Schwämme gelten als sessil (festsitzend), können sich aber dennoch langsam bewegen. Diese Schwammwanderung hatten Teresa M. Morganti, Autun Purse et al schon im vergangene Jahr beschrieben: Sie hatten auf den OFOBS-Aufnahmen meterlange Spuren entdeckt, an deren Ende ein lebender Schwamm saß. Zunächst dachten sie, dass möglicherweise starke Wasserströmungen die Schwämme vielleicht mitgeschleift hatten. Allerdings gab es dort keine solchen Strömungen. Und dann führten die Spuren auch noch in alle Richtungen und sogar bergauf. Damit war der einzig plausible Schluss, dass die Schwämme sich selbst aktiv bewegt haben mussten. Sie könnten sich vielleicht durch Körperkontraktionen fortbewegen, solche Bewegungen sind bei lebenden Schwämmen schon beobachtet worden. Gerade das „Laufen“ bergauf könnte die Tiere hier in immer neue Areale der Wurmkolonien bringen, in denen noch kein Schwammholobiont „gegrast“ hatte.
Schwämme auf Tour
Außerdem verlagern Schwammkolonien ihren Standort bei der Reproduktion: Bei der sexuellen Vermehrung stoßen sie Larven aus, die mit den Meeresströmungen zu neuen Jagdgründen gelangen können. Auch wenn die meisten Larven nicht überleben, schaffen einige es, einen guten Platz zu finden, sich dort anzusiedeln und zu wachsen. Bei der asexuellen Vermehrung schnüren erwachsene Schwämme Knospen ab, die dann auch etwas verdriftet werden können. Dadurch können Schwammbestände langfristig ihren Standort ändern und besseren Lebensräume erreichen. Schwamm-Individuen können sich aber offenbar auch aktiv ganz langsam bewegen, wie die Spuren auf der verfilzten Matte des Untergrunds belegen.

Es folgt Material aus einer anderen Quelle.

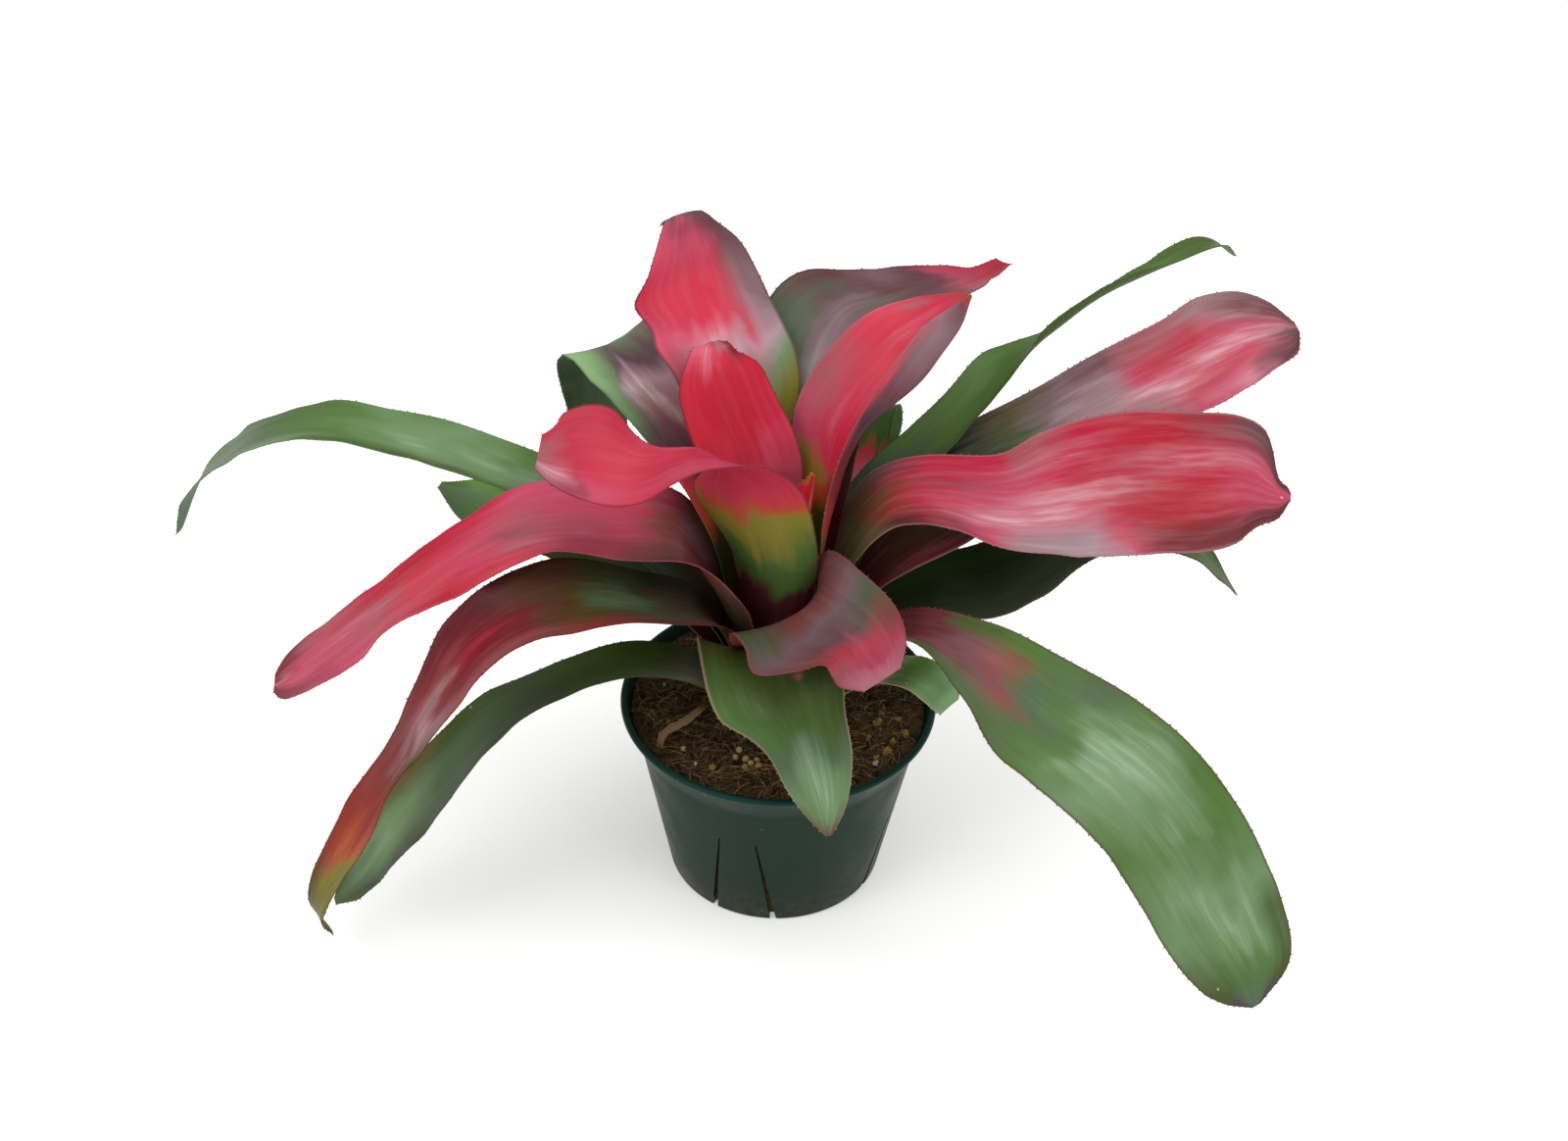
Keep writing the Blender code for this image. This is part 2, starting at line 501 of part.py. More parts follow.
def make_leaves(parent):
    for order, (name, leaf) in enumerate(LEAVES.items()):
        length = leaf_surface(leaf, order, 20, 2)[1]
        rows = max(14, round(length / MM / 14))
        surface = leaf_surface(leaf, order, rows, 2)[0]
        points, faces = leaf_solid(surface, THICKNESS)
        material = principled(name, LEAF_COLOURS[name], 0.4)
        object_from(name, points, faces, material, parent)


# Pot
def slit_cutter(heading, lean, material, parent):
    # A wedge that runs out through the wall, wide at the foot and narrow at the top
    corners = []
    for height, half_turn, width in (
        (-0.004, SLIT_FOOT_HALF_TURN, SLIT_FOOT_WIDTH),
        (SLIT_TOP_Z, SLIT_TOP_HALF_TURN, SLIT_TOP_WIDTH),
    ):
        for radius in (SLIT_INNER_RADIUS, SLIT_OUTER_RADIUS):
            middle = math.radians(heading + lean * half_turn)
            for side in (-0.5, 0.5):
                x = radius * math.cos(middle) - side * width * math.sin(middle)
                y = radius * math.sin(middle) + side * width * math.cos(middle)
                corners.append((x, y, height))
    faces = [(0, 1, 3, 2), (4, 6, 7, 5), (0, 4, 5, 1), (2, 3, 7, 6), (0, 2, 6, 4), (1, 5, 7, 3)]
    cutter = object_from(f"slit_cutter_{heading:.0f}_{lean}", corners, faces, material, parent)
    cutter.hide_render = True
    cutter.display_type = "WIRE"
    return cutter


def make_pot(parent):
    material = principled("pot", (0.012, 0.030, 0.026), 0.45)
    step_radius = COLLAR_RADIUS + 0.0010
    profile = [
        (BASE_RADIUS - BASE_EDGE, 0.0),
        (BASE_RADIUS - 0.0006, 0.0006),
        (BASE_RADIUS + 0.0002, BASE_EDGE),
        (COLLAR_RADIUS, COLLAR_Z),
        (step_radius + 0.0008, COLLAR_Z + 0.0012),
        (RIM_RADIUS - 0.0012, POT_HEIGHT - 0.0030),
        (RIM_RADIUS - 0.0003, POT_HEIGHT - 0.0024),
        (RIM_RADIUS, POT_HEIGHT - 0.0012),
        (RIM_RADIUS - 0.0005, POT_HEIGHT - 0.0003),
        (RIM_RADIUS - 0.0014, POT_HEIGHT),
        (RIM_RADIUS - LIP - 0.0016, POT_HEIGHT - 0.0006),
        (step_radius + 0.0008 - WALL, COLLAR_Z + 0.0012),
        (COLLAR_RADIUS - WALL, COLLAR_Z),
        (BASE_RADIUS + 0.0004 - WALL, FLOOR + 0.0010),
        (BASE_RADIUS - 0.0010 - WALL, FLOOR),
    ]
    points, faces = closed_turning(profile, POT_SIDES)
    pot = object_from("pot", points, faces, material, parent)
    for pair in range(SLIT_PAIRS):
        for lean in (-1, 1):
            heading = FIRST_PAIR_HEADING + pair * 360 / SLIT_PAIRS
            cut = pot.modifiers.new(f"slit {pair} {lean}", "BOOLEAN")
            cut.operation = "DIFFERENCE"
            cut.solver = "EXACT"
            cut.object = slit_cutter(heading, lean, material, parent)


# Potting mix and stem
def mix_relief(x, y):
    # Low lumps in the top of the mix, about 2 mm high
    long_lumps = math.sin(95 * x + 1.3) * math.sin(88 * y + 0.4)
    short_lumps = math.sin(240 * x - 1.1 * math.sin(150 * y)) * math.sin(215 * y + 0.8)
    return 0.0011 * long_lumps + 0.0007 * short_lumps


def make_mix(parent):
    material = principled("potting_mix", (0.035, 0.020, 0.011), 0.95)
    wall_gap = WALL + GAP
    slope = (COLLAR_RADIUS - BASE_RADIUS) / (COLLAR_Z - BASE_EDGE)
    low = FLOOR + 0.0010 + GAP
    low_radius = BASE_RADIUS + slope * low - wall_gap - 0.0004
    profile = [(HOLE_RADIUS, HOLE_FLOOR_Z)]
    rings = 7
    for k in range(rings + 1):
        profile.append((HOLE_RADIUS + (MIX_EDGE_RADIUS - HOLE_RADIUS) * k / rings, MIX_Z))
    profile += [(COLLAR_RADIUS - GAP - 0.0002, COLLAR_Z + 0.0010), (COLLAR_RADIUS - wall_gap, COLLAR_Z)]
    profile.append((low_radius, low))
    points, faces = closed_turning(list(reversed(profile)), MIX_SIDES)
    lumpy = []
    for x, y, z in points:
        radius = math.hypot(x, y)
        dish = MIX_EDGE_RISE * eased((radius - 0.028) / (MIX_EDGE_RADIUS - 0.028))
        lumps = mix_relief(x, y) * (0.3 if radius > MIX_EDGE_RADIUS - 0.002 else 1.0)
        lumpy.append((x, y, z + dish + lumps) if z > MIX_Z - 0.0001 else (x, y, z))
    object_from("potting_mix", lumpy, faces, material, parent, 60)


def make_stem(parent):
    material = principled("stem", (0.10, 0.07, 0.03), 0.8)
    last = len(LEAVES) - 1
    inset = THICKNESS / 2 + GAP
    top_z = FIRST_FOOT_UP * MM + 0.003
    foot_z = (FIRST_FOOT_UP - FOOT_UP_STEP * last) * MM - 0.001
    widening = FOOT_OUT_STEP / FOOT_UP_STEP
    top_radius = (FIRST_FOOT_OUT * MM - inset) * CHORD_ROOM - 0.0012
    cone_radius = (FIRST_FOOT_OUT * MM - inset + (FIRST_FOOT_UP * MM - foot_z) * widening) * CHORD_ROOM
    profile = [
        (HOLE_RADIUS - 0.0020, HOLE_FLOOR_Z + GAP),
        (HOLE_RADIUS - GAP, HOLE_FLOOR_Z + 0.004),
        (HOLE_RADIUS - GAP, MIX_Z + 0.0024),
        (cone_radius - 0.003, foot_z - 0.002),
        (cone_radius, foot_z),
        (top_radius, top_z),
        (top_radius * 0.5, top_z + 0.002),
    ]
    points, faces = closed_turning(profile, STEM_SIDES)
    object_from("stem", points, faces, material, parent)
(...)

Der Schwammrasen und seine aus Schwammnadeln und anderen Partikeln gebildete Matte ist ein eigenes Ökosystem, in dem andere Tiere wie kleine Garnelen und Weichkorallen leben können. Einige Seesterne fressen sogar abgestorbene Schwämme.
Auch wenn die Schwämme mit ihrem langsamen und niedrigen Stoffwechsel sehr genügsam sind, sind auch die Reste der Wurmkolonien eine endliche Ressource. Damit ist auch die Lebenszeit des Schwammrasens begrenzt. Solange aber bietet das ungewöhnliche Ökosystem vielen Tieren ein kleines Paradies und einen sehr ungewöhnlichen Lebensraum, wo eigentlich kaum Leben existieren kann.
Der Klimawandel dürfte diese Schwammgärten allerdings bedrohen: Durch das abtauende Meereis wird sich immer mehr Planktonproduktivität in immer höheren Breitengraden abspielen, damit erhöht sich der Nährstoffeintrag signifikant. Damit bietet auch die Zentralarktis dann vielen anderen Arten einen immer besseren Lebensraum. Die Erwärmung des arktischen Ozeans führt also zu einer zunehmenden Biodiversität, die die genügsamen Schwämme irgendwann einfach überwuchern wird.